Sometimes, I catch myself giving merely a head nod to the full reality of Jesus’s humanity. Intellectually, I can comprehend that the Son of God was born as a human baby, entered into childhood, experienced the awkwardness of the teenage years, and grew into a man. The Gospel writers depict Jesus as feeling emotions like compassion and grief and experiencing physical weariness, hunger, and thirst. All of which reinforces Jesus’s humanity, and yet, it is one thing to grasp something factually and another to understand it deeply, intimately. As Bree the talking horse in C.S. Lewis’s The Horse and His Boy found the idea of Aslan as a real lion, with claws and whiskers and four legs and a tail, laughable, so I have often struggled to wrap my mind around the mystery of a fully divine and fully human Jesus. My mind, it seems, can only stretch so far before I begin to lose my grasp on one of those truths.

Recently, I discovered The Chosen, a multi-season show about the life of Christ and the impact He had on His followers, and it has done for me what my own imagination has failed to do. It has invited me to grapple more concretely with the paradox of Jesus’s divine and human nature, to recognize not only His power and glory and participation in the eternal relationship between Father, Son, and Holy Spirit, but to acknowledge His flesh-and-boneness. His ’embodiedness’. His living, breathing, eating, and sleeping life as a man born into a human family in a village in a culture in a former-nation become province-of-Rome.

In the third episode of The Chosen, viewers are given their first lengthy introduction to Jesus, and we meet Him alone in the dark, weeping in prayer, in a scene that cannot help but feel reminiscent of the Garden of Gethsemane. In prior episodes, we have only seen Jesus onscreen for a few moments at a time, short but meaningful interactions that forever alter the lives of those He meets, and yet leave us looking at Him from a distance. So, I find it interesting that this moment of human frailty is where the writers choose to invite us to enter into His story.

It is, after all, an image we can connect to. How many times have we been brought to our knees in tearful prayer, seeking the Father’s guidance?
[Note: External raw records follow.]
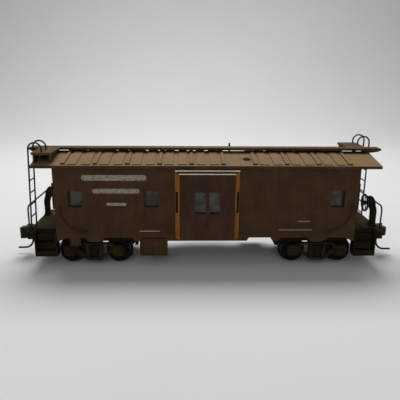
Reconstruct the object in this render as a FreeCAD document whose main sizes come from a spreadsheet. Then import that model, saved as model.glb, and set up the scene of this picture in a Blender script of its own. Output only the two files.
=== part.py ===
"""Model railway caboose with a bay window on each side, HO scale (1:87.1), as an assembly.

Frame: X runs along the car, the front side looks along -Y and +Z is up. The origin is in the
middle of the car at the height of the bottom of the wheel flanges. Turning the car half a
turn about Z puts each end and each side in the place of its opposite one, so most pieces
are drawn once, at the left end or on the front side, and built again with a half turn.
Lengths are in millimetres and come from the sheet named Dimensions.
"""

import FreeCAD, Part
import math
import os
import types
from collections import namedtuple

import Sketcher

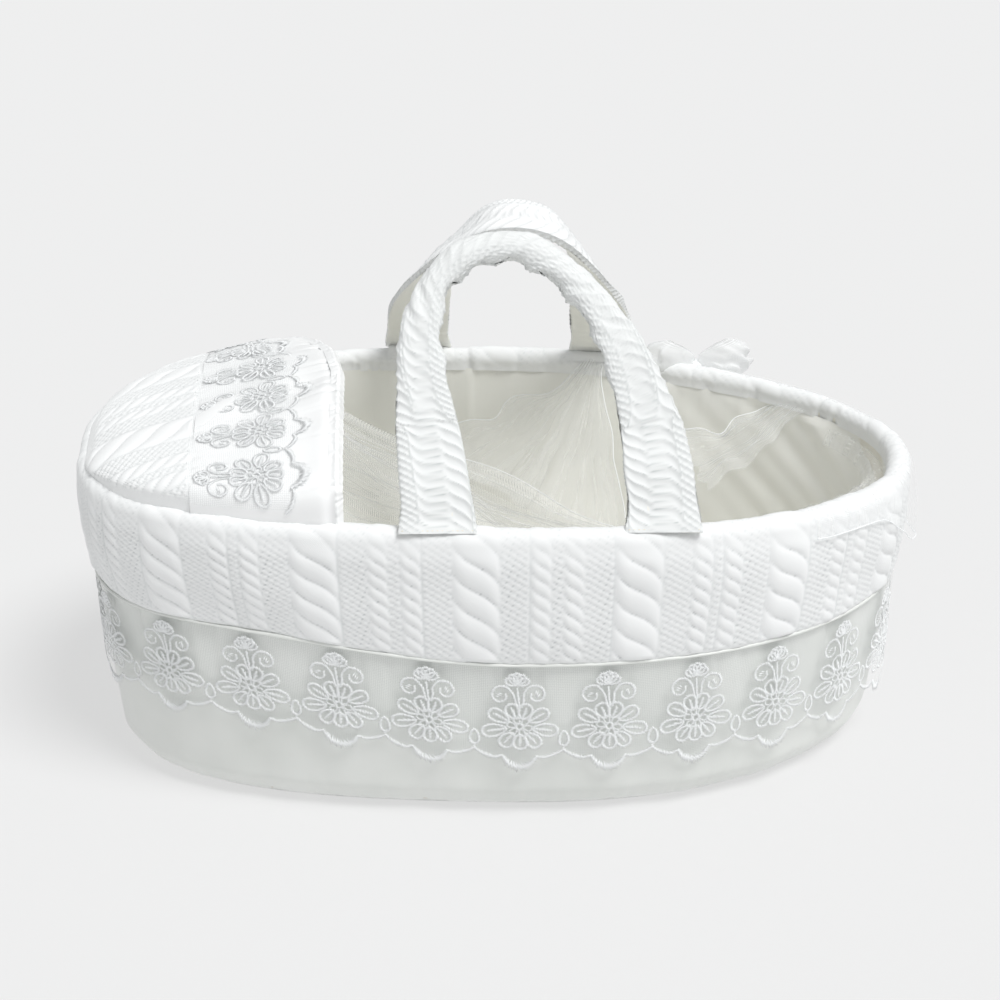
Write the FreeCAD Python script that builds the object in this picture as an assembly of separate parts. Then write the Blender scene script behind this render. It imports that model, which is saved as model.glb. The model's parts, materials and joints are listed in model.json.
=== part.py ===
import FreeCAD, Part
import math
import os

# Moses basket: a stiff foam tub in fabric, with a foot hood, a tulle veil and two swinging strap handles.
# Millimetres, +Z up, +X along the tub to the open end, the hood at -X, the near side at -Y.
Vec = FreeCAD.Vector

# ---- driving dimensions ----
# Outer wall of the tub: height, half length, half width. The lowest rows make the rounded bottom edge.
WALL_ROWS = [(0, 326, 170), (8, 344, 184), (26, 356, 194), (160, 368, 201), (264, 377, 208)]
BLUNT_END = 2.6            # superellipse power of the hood end
OPEN_END = 2.05            # superellipse power of the open end
SKEW = 0.08                # how far the long sides lean in plan: the tub is soft and stands a little askew
OUTLINE_POINTS = 60        # facets round the tub

BOTTOM_THICK = 3
BOARD_TOP = 9
SEAM_Z = 160               # where the quilted band meets the satin skirt
WALL_TOP = 264             # the rim roll sits on the wall here
CREST_Z = 288
RIM_MIDDLE = 10            # the crest line, from the wall's outer surface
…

I have no doubt that many of us have stories we could share. The instance that immediately comes to my mind occurred several years ago. I had wandered out from a large gathering, out from the light and the laughter and the singing within, out into the dark of a deserted garden where I sat on a bench and tipped my head back to look up at the stars. So far below those tiny shards of light in the vast night sky, I was overwhelmed by the ache of a soul-deep loneliness. Yet in that moment, in that empty place, in my sorrow and loneliness, the image that I couldn’t shake was of Jesus kneeling in a garden long ago, alone and desperate for companionship, even as His disciples drifted off to sleep one by one.

It struck me then that Jesus understands my pain in a way that I can never understand His. That on the cross when the Father did forsake Him, He experienced an aloneness and abandonment that I will never know.

In the weeping, grieving, suffering Christ, I am reminded that I am never alone.

Yet after this emotional opening, this third episode of The Chosen goes on to imagine what an ordinary evening might have looked like for Jesus before the launching of the ministry that we see in the Gospels. We watch as He lights a fire and prepares food. He recites Scripture. He prays. He washes the dust from His feet. And as day ends and night comes in turn, in the rhythms established at the creation of the world, He lays down his head to sleep.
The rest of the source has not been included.